The latest allegation is that newsroom workers seeking to affiliate
with the Teamsters violated the National Labor Relations Board
rules for organizing by marching “en masse” through the newsroom on
several occasions in a loud and intimidating fashion. Huff said
such behaviour was disruptive and bullying to other workers and
would not be condoned.

While Huff did not elaborate with specific details of such
incidents, newsroom workers supportive of the union said that they
have gathered in groups to meet with editors or other management
figures, or to give a rousing send-off to one of the many newsroom
workers who have resigned in recent weeks.
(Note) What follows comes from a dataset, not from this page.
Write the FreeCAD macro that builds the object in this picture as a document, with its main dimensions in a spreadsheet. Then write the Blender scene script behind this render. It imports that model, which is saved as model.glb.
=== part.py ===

In one instance, a group
of newsroom workers sought to meet with Wendy McCaw and approached
her office in a sizable gathering to do so. They claim they were
told McCaw was in a meeting, but that she might be available later
in the day at 4 p.m. When the group started to assemble for the
four o’clock meeting—which had never been officially scheduled—they
were ordered by their editor Scott Steepleton to
get back to work. They complied.

Even with the amended News-Press unfair labor practice
complaint, Teamster organizer Marty Keegan
expressed confidence the election could proceed swiftly, perhaps
sooner than the September 21 target date. That’s of strategic
significance, Keegan said, because the longer the newspaper could
delay the union election, there would be fewer workers left likely
to be sympathetic to the union cause.

At last count, eight non-management workers have left the
News-Press in the past six weeks. According to the
N-P publicist Agnes Huff, the newspaper has hired about a dozen
replacement workers. Keegan added that the News-Press just
fired the second law firm it had hired to maintain a union free
workplace. In addition, newspaper management just terminated a
contract with the security firm that had provided service for many
years, opting for a new company instead, allegedly on the advice of
the paper’s new “security counsultant.” That would be
Nick Montano, a private investigator
who engages in “corporate espionage.”